Anyway, these are just some examples from mundane life to show how the smallest, easiest things are affected.
James and I are still undecided on how much time to dedicate to learning the language since we are pretty sure we won’t be here permanently. For me, dedicating the majority of my time to my writing projects is a higher priority. However, we have learned some helpful phrases, and learned a great many words for different foods. (Yes, our priorities are quite clear.)
Some English on snack packaging - "I'm fresh! FRESH BERRY"
Strangely, English is everywhere: on shirts and lunch boxes, on advertisements and signs, on water bottles and vehicles. One of my Korean friends said that Koreans just like the way English looks, so it’s used a lot in design. For instance, I have only ever seen ONE shirt with Korean on it: it was a taekwondo shirt my student wore advertising a specific taekwondo school.
Some English on my student's shirts: "Vintage The Origin" and "Revolution Star 06"
But this isn’t to say that the English is correct, helpful, or makes sense. Sometimes it’s totally and utterly wrong. Sometimes it's grammatically correct, but just...weird.
This individual coffee packet has a "sense cut." On the side of this same package, it also says, "Quick Time French."
In a way, English is revered here. It is considered an important key to success. Like in America and almost everywhere in the world, the job market is competitive. In Korea, I would call fierce. Parents want to give every edge they can to their kids. Learning English is mandatory starting in 3rd grade, but most of my students attend a language school for further instruction. Many of them have been learning English privately since...yes...kindergarten or even before starting in nursery school. At elementary school, most of the students don't understand the need for English. They might be interested, but the idea of a career hasn't quite hit them yet. My sixth graders, though, are beginning to understand. Many of them are very interested in western (especially American/British) culture - and by culture I mean music, movies, and celebrities. And Harry Potter. And Disneyland. You know, all the important things in life.
Lastly, not knowing the native language can isolate you. It is difficult to learn names if you’ve only been introduced once (this is a big problem for me at my school – I only know a handful of my co-workers names, though I interact with many more on a daily basis). I am actually very surprised the effect this has had on my writing. Initially, I felt very alone. I had grown used to attending my monthly SCBWI meetings, discussing business and creative tips, making the solitary journey of writing not so solitary. But out here, I don’t have this. SCBWI Korea is defunct and I have yet to find anyone in Busan who is a part of the ENGLISH children’s lit scene.
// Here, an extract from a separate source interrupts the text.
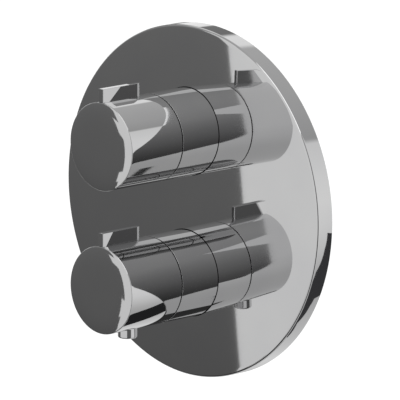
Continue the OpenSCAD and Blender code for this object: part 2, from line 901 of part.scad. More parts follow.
module thermostat_body() {
  color("lightgray") at_axis(-1) difference() {
    union() {
      rod(neck_r, neck_front_y, nut_seat);
      rod(thermostat_r, nut_seat, thermostat_end_y);
    }
    rod(spindle_r + run_fit, neck_front_y - overrun, flange_y);
    rod(pusher_bore_r, flange_y - slip_fit, hot_seat_y + overrun);
    rod(shuttle_bore_r, hot_seat_y, thermostat_end_y + overrun);
    block(0, pusher_bore_r, pusher_key_w + 2 * slip_fit, 2 * (pusher_key_h + slip_fit),
      flange_y - slip_fit, hot_seat_y + overrun);
    for (y = thermostat_seal_places)
      groove(thermostat_r, seal_land_depth, y, 2 * thermostat_seal_r + 2 * slip_fit);
    for (y = [hot_y, cold_y]) {
      groove(thermostat_r, supply_groove_depth, y, supply_groove_w);
      windows(supply_holes, supply_hole_r, y, thermostat_r + overrun);
    }
    groove(thermostat_r, supply_groove_depth, mixed_y, mixed_groove_w);
    windows(mixed_windows, mixed_window_r, mixed_y, thermostat_r + overrun);
  }
}

module thermostat_seals() {
  place = thermostat_r - seal_land_depth + thermostat_seal_r + run_fit;
  color("black") at_axis(-1) for (y = thermostat_seal_places) seal(place, thermostat_seal_r, y);
}

module temperature_spindle() {
  color("goldenrod") at_axis(-1) {
    difference() {
      spindle_front(temperature_grub_angle, flange_y);
      spindle_grooves(temperature_spindle_seal_places);
    }
    rod(flange_r, flange_y, flange_y + flange_t);
    rod(thread_r, flange_y + overrun, thread_end_y);
  }
}

module temperature_spindle_seals() {
  at_axis(-1) spindle_rings(temperature_spindle_seal_places);
}

module temperature_spindle_clip() {
  spindle_clip(-1);
}

// The pusher rides on the spindle's thread and is kept from turning by its key
module thermostat_pusher() {
  color("lightgray") at_axis(-1) difference() {
    union() {
      rod(pusher_r, pusher_front_y, pusher_end_y);
      block(0, pusher_r, pusher_key_w, 2 * pusher_key_h, pusher_front_y, pusher_front_y + pusher_key_len);
    }
    rod(thread_r + run_fit, pusher_front_y - overrun, pusher_cup_y + overrun);
    rod(pusher_cup_r, pusher_cup_y, pusher_end_y + overrun);
  }
}

module overload_cap() {
  color("silver") at_axis(-1) rod(cap_disc_r, element_pin_y - cap_disc_t, element_pin_y - spring_end_gap);
}

module wax_element() {
  color("peru") at_axis(-1) {
    rod(element_pin_r, element_pin_y, element_collar_y);
    rod(element_guide_r, element_collar_y - element_guide_len, element_collar_y);
    rod(collar_disc_r, element_collar_y, element_collar_y + collar_disc_t);
    rod(element_r, element_collar_y + collar_disc_t, element_collar_y + collar_disc_t + element_len);
  }
}

module shuttle() {
  color("silver") at_axis(-1) difference() {
    rod(shuttle_r, shuttle_y, shuttle_end_y);
    rod(element_bore_r, shuttle_y - overrun, shuttle_end_y + overrun);
    for (i = [0 : shuttle_ports - 1]) round_y(360 * i / shuttle_ports) translate([shuttle_port_place, 0, 0])
      rod(shuttle_port_r, shuttle_y - overrun, shuttle_end_y + overrun, small);
  }
}

module cold_seat_ring() {
  color("silver") at_axis(-1) pipe(shuttle_r, cold_seat_bore_r, cold_seat_y, cold_seat_y + cold_seat_t);
}

module spring_seat() {
  color("silver") at_axis(-1) difference() {
    rod(shuttle_r, seat_disc_y, seat_disc_y + seat_disc_t);
    rod(seat_bore_r, seat_disc_y - overrun, seat_disc_y + seat_disc_t + overrun);
    for (i = [0 : seat_ports - 1]) round_y(360 * i / seat_ports) translate([seat_port_place, 0, 0])
      rod(seat_port_r, seat_disc_y - overrun, seat_disc_y + seat_disc_t + overrun, small);
  }
}

// A spring of round wire: rings of wire_sides points, coil_rings of them to a turn, along Y
coil_rings = 8;
wire_sides = 6;
function coil_ring(i, r, wire_r, from, pitch) =
  let (a = 360 * i / coil_rings, y = from + wire_r + pitch * i / coil_rings)
  [for (k = [0 : wire_sides - 1]) let (b = 360 * k / wire_sides, out = r + wire_r * cos(b))
    [out * cos(a), y + wire_r * sin(b), out * sin(a)]];

// The least distance between the points of neighbouring turns
function turn_gap(rings, turns) = min([for (i = [0 : coil_rings * (turns - 1)], step = [-1 : 1])
  let (j = min(i + coil_rings + step, coil_rings * turns))
  for (p = rings[i], q = rings[j]) norm(p - q)]);

module coil(name, r, wire_d, from, to, turns) {
  wire_r = wire_d / 2;
  pitch = (to - from - wire_d) / turns;
  last = coil_rings * turns;
  rings = [for (i = [0 : last]) coil_ring(i, r, wire_r, from, pitch)];
  sides = [for (i = [0 : last - 1], k = [0 : wire_sides - 1])
    let (a = i * wire_sides + k, b = i * wire_sides + (k + 1) % wire_sides)
    each [[a, a + wire_sides, b + wire_sides], [a, b + wire_sides, b]]];
  start = [for (k = [1 : wire_sides - 2]) [0, k, k + 1]];
  first = last * wire_sides;
  end = [for (k = [1 : wire_sides - 2]) [first, first + k + 1, first + k]];
  echo(str(name, " least gap between turns: "), turn_gap(rings, turns));
  polyhedron([for (ring = rings) each ring], concat(sides, start, end));
}

module return_spring() {
  color("silver") at_axis(-1)
    coil("return spring", return_spring_r, return_wire_d, shuttle_end_y + spring_end_gap,
      seat_disc_y - spring_end_gap, return_coils);
}

module overload_spring() {
  color("silver") at_axis(-1)
    coil("overload spring", overload_spring_r, overload_wire_d, pusher_cup_y + spring_end_gap,
      element_pin_y - cap_disc_t - spring_end_gap, overload_coils);
}

module button_spring() {
  color("silver") at_axis(-1) translate([0, button_y, 0]) rotate([-90, 0, 0])
    coil("button spring", button_spring_r, button_wire_d, pocket_floor + spring_end_gap,
      latch_bottom - spring_end_gap, button_coils);
}

// The cast body: two round castings joined by a bridge, with ports, passages and fixing ears
module valve_body() {
  color("goldenrod") difference() {
    valve_casting();
    valve_chambers();
    valve_ports();
    mixed_passage();
    outlet_passages();
    for (side = [-1, 1]) translate([side * fixing_gap / 2, 0, 0])
      rod(fixing_hole_d / 2, fixing_back - fixing_ear_t - overrun, fixing_back + overrun, small);
  }
}

module valve_casting() {
  at_axis(-1) rod(thermostat_case_r, case_front, thermostat_case_back);
  at_axis(1) rod(flow_case_r, case_front, flow_case_back);
  for (side = [-1, 1]) at_axis(side) rod(boss_r, -boss_front, case_front + overrun);
  for (y = [bridge_front_y, bridge_rear_y]) translate([0, y, 0]) upright_rod(bridge_r, -axis_z, axis_z, fine);
  block(0, 0, bridge_w, axis_gap, bridge_front_y, bridge_rear_y);
  translate([0, inlet_y, -axis_z]) cross_rod(inlet_d / 2, -port_reach, port_reach, fine);
  translate([0, outlet_y, axis_z]) cross_rod(outlet_d / 2, -port_reach, 0, fine);
  translate([0, outlet_y, 0]) upright_rod(outlet_d / 2, axis_z, top_port_z, fine);
  block(0, 0, fixing_gap, ear_web_h, fixing_back - fixing_ear_t, fixing_back);
  for (side = [-1, 1]) translate([side * fixing_gap / 2, 0, 0])
    rod(fixing_ear_d / 2, fixing_back - fixing_ear_t, fixing_back);
}

module valve_chambers() {
  for (side = [-1, 1]) at_axis(side) {
    rod(nut_thread_d / 2, -boss_front - overrun, nut_seat);
    groove(boss_r, 2 * boss_seal_r, boss_seal_y, 2 * boss_seal_r + 2 * slip_fit);
  }
  at_axis(-1) rod(thermostat_chamber_r, nut_seat - overrun, thermostat_chamber_depth);
  at_axis(1) rod(flow_chamber_r, nut_seat - overrun, flow_chamber_depth);
}

// Threads and check valve seats of the two inlets, and the outlets' threads
module valve_ports() {
  for (side = [-1, 1]) translate([0, inlet_y, -axis_z]) mirror([side < 0 ? 1 : 0, 0, 0]) {
    cross_rod(port_bore_r, inlet_end, port_reach + overrun);
    cross_rod(check_seat_r, check_seat_end, inlet_end + overrun);
  }
  for (supply = [[hot_y, 1], [cold_y, 0]]) translate([0, supply[0], -axis_z]) mirror([supply[1], 0, 0])
    cross_rod(supply_r, thermostat_chamber_r - overrun, check_seat_end + overrun);
  translate([0, outlet_y, axis_z]) cross_rod(port_bore_r, -port_reach - overrun, -port_end);
  translate([0, outlet_y, 0]) upright_rod(port_bore_r, top_port_end_z, top_port_z + overrun);
}

// From the thermostat up, forward through the bridge, and up again to the flow cartridge
module mixed_passage() {
  rear_start = -axis_z + shuttle_r;
  front_end = axis_z - flow_cavity_r;
  translate([0, mixed_y, 0]) upright_rod(mixed_r, rear_start, mixed_turn_z);
  translate([0, mixed_y, mixed_turn_z]) sphere(mixed_r, $fn = small);
  translate([0, 0, mixed_turn_z]) rod(mixed_r, flow_window_y, mixed_y, small);
  translate([0, flow_window_y, mixed_turn_z]) sphere(mixed_r, $fn = small);
  translate([0, flow_window_y, 0]) upright_rod(mixed_r, mixed_turn_z, front_end);
}

module outlet_passages() {
  at_axis(1) {
    disc_ports(flow_chamber_depth - overrun, side_bore_y);
    translate([0, side_bore_y, 0]) cross_rod(outlet_passage_r, -port_end - overrun, -disc_port_r);
    translate([disc_port_r, side_bore_y, 0])
      upright_rod(outlet_passage_r, 0, top_port_end_z - axis_z + overrun);
  }
}

// Inlet pieces, drawn for the right-hand inlet and mirrored for the left-hand one
module at_inlet(side) {
  translate([0, inlet_y, -axis_z]) mirror([side < 0 ? 1 : 0, 0, 0]) children();
}

module inlet_filter(side) {
  color("silver") at_inlet(side) difference() {
    cross_rod(check_r, filter_x, filter_x + filter_t);
    for (ring = filter_rings, i = [0 : ring[0] - 1])
      rotate([360 * i / ring[0], 0, 0]) translate([0, ring[1], 0])
        cross_rod(filter_hole_r, filter_x - overrun, filter_x + filter_t + overrun, tiny);
  }
}

module hot_filter() {
  inlet_filter(-1);
}

module cold_filter() {
  inlet_filter(1);
}

// A sleeve with a seat lip at its outer end and a three-armed guide for the poppet's stem
module check_body(side) {
  color("ivory") at_inlet(side) {
    difference() {
      cross_rod(check_r, check_inner_x, check_outer_x);
      cross_rod(check_bore_r, check_inner_x - overrun, check_outer_x - check_lip_t);
      cross_rod(check_lip_r, check_inner_x, check_outer_x + overrun);
    }
    difference() {
      union() {
        cross_rod(stem_r + spider_w, spider_x, spider_x + spider_t);
        for (i = [0 : 2]) rotate([120 * i, 0, 0]) translate([spider_x, stem_r + spider_w / 2, -spider_w / 2])
          cube([spider_t, check_bore_r - stem_r, spider_w]);
      }
      cross_rod(stem_r + run_fit, spider_x - overrun, spider_x + spider_t + overrun);
    }
  }
}

module hot_check_body() {
  check_body(-1);
}

module cold_check_body() {
  check_body(1);
}

module check_poppet(side) {
  color("black") at_inlet(side) {
    cross_rod(poppet_r, poppet_x - poppet_t, poppet_x);
    cross_rod(stem_r, stem_end, poppet_x);
  }
}

module hot_check_poppet() {
  check_poppet(-1);
}

module cold_check_poppet() {
  check_poppet(1);
}

module check_spring(side, name) {
  color("silver") at_inlet(side) rotate([0, 0, -90])
    coil(name, check_spring_r, check_wire_d, spider_x + spider_t + spring_end_gap,
      poppet_x - poppet_t - spring_end_gap, check_coils);
}

module hot_check_spring() {
  check_spring(-1, "hot check spring");
}

module cold_check_spring() {
  check_spring(1, "cold check spring");
}

face_plate();
upper_collar();
lower_collar();
wall_gasket();
plate_seals();
upper_sleeve();
lower_sleeve();
sleeve_seals();
flow_handle();
flow_tab();
flow_hub();
flow_grub_screw();
temperature_handle();
temperature_tab();
temperature_hub();
temperature_grub_screw();
safety_button();
button_latch();
button_spring();
flow_cartridge_nut();
flow_cartridge_body();
flow_cartridge_seal();
flow_spindle();
flow_spindle_seals();
flow_spindle_clip();
flow_moving_disc();
flow_fixed_disc();
flow_disc_seal();
thermostat_nut();
thermostat_body();
thermostat_seals();
temperature_spindle();
temperature_spindle_seals();
temperature_spindle_clip();
temperature_stop_ring();
thermostat_pusher();
overload_spring();
overload_cap();
wax_element();
shuttle();
cold_seat_ring();
return_spring();
spring_seat();
valve_body();
hot_filter();
cold_filter();
hot_check_body();
cold_check_body();
hot_check_poppet();
cold_check_poppet();
hot_check_spring();
cold_check_spring();
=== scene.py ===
# %% [markdown]
# Thermostatic shower valve: the looks
#
# The mechanical model of the valve is packed already. This lesson dresses it: the chrome parts that
# show in front of the wall are remade with smooth, rounded meshes, and every hidden part behind the
# wall gets the finish of the real material it is made of. Lengths are in millimetres in this text and
# in metres in the scene. +Y points into the wall and +Z up.

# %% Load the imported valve
import math

import bpy
from mathutils import Matrix, Vector


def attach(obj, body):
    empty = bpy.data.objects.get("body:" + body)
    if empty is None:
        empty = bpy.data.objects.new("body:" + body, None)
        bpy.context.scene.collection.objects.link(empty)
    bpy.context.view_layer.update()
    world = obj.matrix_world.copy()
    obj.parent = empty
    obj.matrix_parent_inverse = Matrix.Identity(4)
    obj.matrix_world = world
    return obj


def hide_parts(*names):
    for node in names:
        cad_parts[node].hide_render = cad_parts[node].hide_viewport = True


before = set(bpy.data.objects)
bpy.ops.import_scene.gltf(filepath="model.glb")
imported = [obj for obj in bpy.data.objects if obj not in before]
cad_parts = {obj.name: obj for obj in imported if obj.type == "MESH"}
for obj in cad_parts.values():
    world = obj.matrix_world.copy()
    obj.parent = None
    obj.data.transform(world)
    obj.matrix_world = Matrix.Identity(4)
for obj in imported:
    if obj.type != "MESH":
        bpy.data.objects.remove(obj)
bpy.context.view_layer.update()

mm = 0.001

# %% [markdown]
# The camera
#
# The photograph was taken from far away with a long lens: the front and the back of the plate are
# drawn at almost the same scale. The camera stands to the right of the valve and a little above it,
# nearly three metres away, and a 486 mm lens brings the plate up to the size of the picture.

# %% Camera at the photograph's viewing angle
view_azimuth = math.radians(45.3045)
view_elevation = math.radians(11.7279)
view_roll = math.radians(0.2617)
view_distance = 2.874
view_target = Vector((7.65 * mm, -11 * mm, 1.97 * mm))
lens_mm = 486.45
sensor_mm = 36

towards_camera = Vector((
    math.sin(view_azimuth) * math.cos(view_elevation),
    -math.cos(view_azimuth) * math.cos(view_elevation),
    math.sin(view_elevation),
))
level_right = Vector((math.cos(view_azimuth), math.sin(view_azimuth), 0))
level_up = towards_camera.cross(level_right)
camera_right = level_right * math.cos(view_roll) + level_up * math.sin(view_roll)
camera_up = level_up * math.cos(view_roll) - level_right * math.sin(view_roll)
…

However, all of these experiences – some incredibly frustrating – have challenged and strengthened us. You learn to be creative, and stop worrying about making a fool of yourself (ie, not take yourself so seriously). And the good thing is that not all communication is lost when language is gone. There are smiles, there are gestures. In Korea, you also have the slight bow, which is a sign of respect.
So though it has been frustrating at times, it’s also been fascinating to experience different ways to connect with other human beings. Ultimately, it has made me feel more compassion toward those in America who don’t know English, and more respect for those earnestly trying to learn. It seems like every experience here has humbled us, always reminding us that world is inhabited by many kinds of humans, but humans just the same.